The issue of war is sometimes used to great effect to take the blame away from politicians for mishandling the economy. That wasn’t the case in the War in Lebanon II. The Israeli economy was flourishing, and still is. Talk of war doesn’t do the economy any good, but it didn’t hurt either, it seemed. Except the country spent a bundle fighting Hezbollah to a draw, losing over 100 soldiers in battle, maiming hundreds more. Too bad.
But what does it mean, tachlis (in reality) as the Israelis say? Not much, unless you’re a bereaved friend or family member, or wounded soldier. Like Kyriat Shmona, not many people got killed, did they, and that was six-months ago.

So we’re back in the race for political leadership in Israel. Olmert may well be accused of mishandling the War in Lebanon by the Winograd commission investigating the war. Recommendations may be made that he resign. So far he’s not budging from his seat of power. He likes it. Who blames him?

It is more than possible that the IDF may soon “invade” Gaza to attempt to neutralize the growing Hamas missile threat. The Israeli press mentions the possiblity more every day. Rumors of an impending invasion are circulating in towns and cities, talked about by soldiers who are undergoing special training. But is this invasion necessary, or a sideshow to turn public attention away from the issues at hand: poor government management in the face of existential threats?

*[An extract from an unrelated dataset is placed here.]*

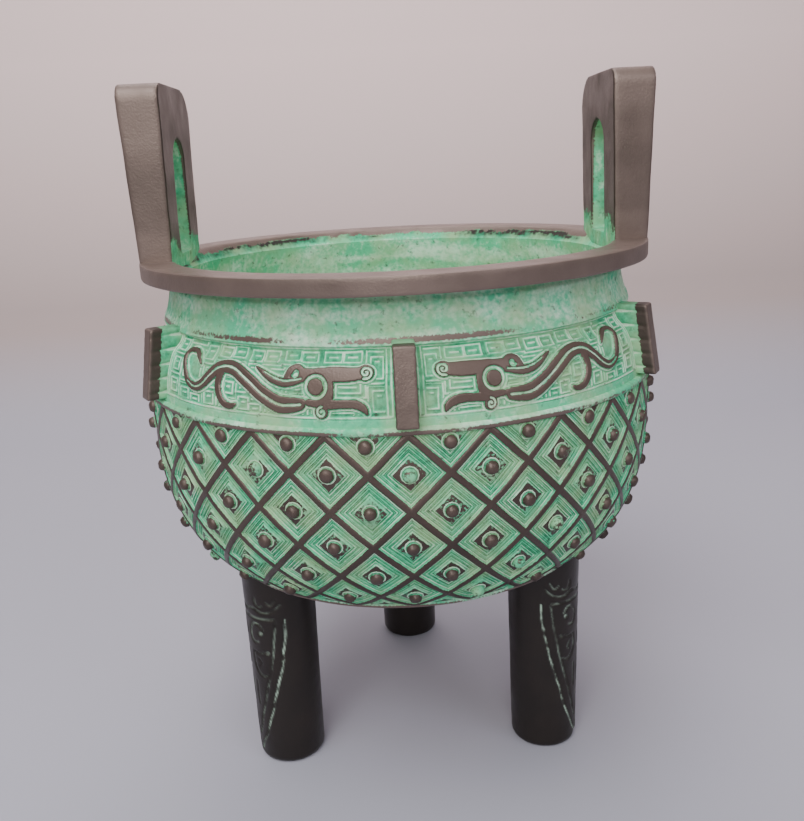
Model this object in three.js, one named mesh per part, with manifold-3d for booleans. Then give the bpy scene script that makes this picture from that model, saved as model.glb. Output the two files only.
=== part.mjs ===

When one steps back, one wonders why a man, or woman, decides to assume the mantle of leadership: and how they get to power? If all men are equal, why do people follow one person over another? Why does Clinton win favor, and Nixon get threatened with jail? Why did Nixon get to power? Did J. Edgar Hoover stay in his throne because of his files on powerful people, because he was smart and did a good job, or because he had Charisma?

Mao, Stalin, Hitler, Hussein, Achmanejad, Idi Amin, cannibalistic African tribal leaders, all have one thing in common: they gain public support, then surround themselves with bodyguards to protect themselves. Hitler brought amphitheaters to their feet with cheers. But he was a homicidal maniac. How can we judge leadership? Who even wants to be a leader? What are the motivations? Ego? Power? Wealth? Status? Prestige?

Franklin Delano Roosevelt reportedly said that as a member of the educated privileged classes it was his duty to serve the common good. Wonderful thought. Was it true? Let’s assume it was. But today, whom do we have with those ideals? Moses was a modest man, shy, who used his brother as his spokesman. He was a reluctant leader, chosen by God himself, so the story goes. But today, who stands up to be chosen? Those who want to do good, or those who want something good for themselves, or their buddies, or both?

Olmert isn’t a homicidal maniac. Neither is he popular. Maybe the two go together? In some ways he is doing a good job. In other ways he is at the helm until someone else steps up to the bridge. Should another storm blow in, he may wind up aground on a sharp coral reef. Or the storm may just pass over, like the last one.

But sooner or later someone is going to have to take the helm because the weather forecast is for more storms, some even converging. In that case, we just may need divine intervention to make it to calm waters.

Let’s just hope that a popular, charismatic leader doesn’t show up, one that turns out to be so enamored with power that no one notices until its too late they’re as crazy as a loon. Given those alternatives, maybe a milktoast manager with a weak smile is a better choice. Probably why no one is in a hurry to dump Olmert.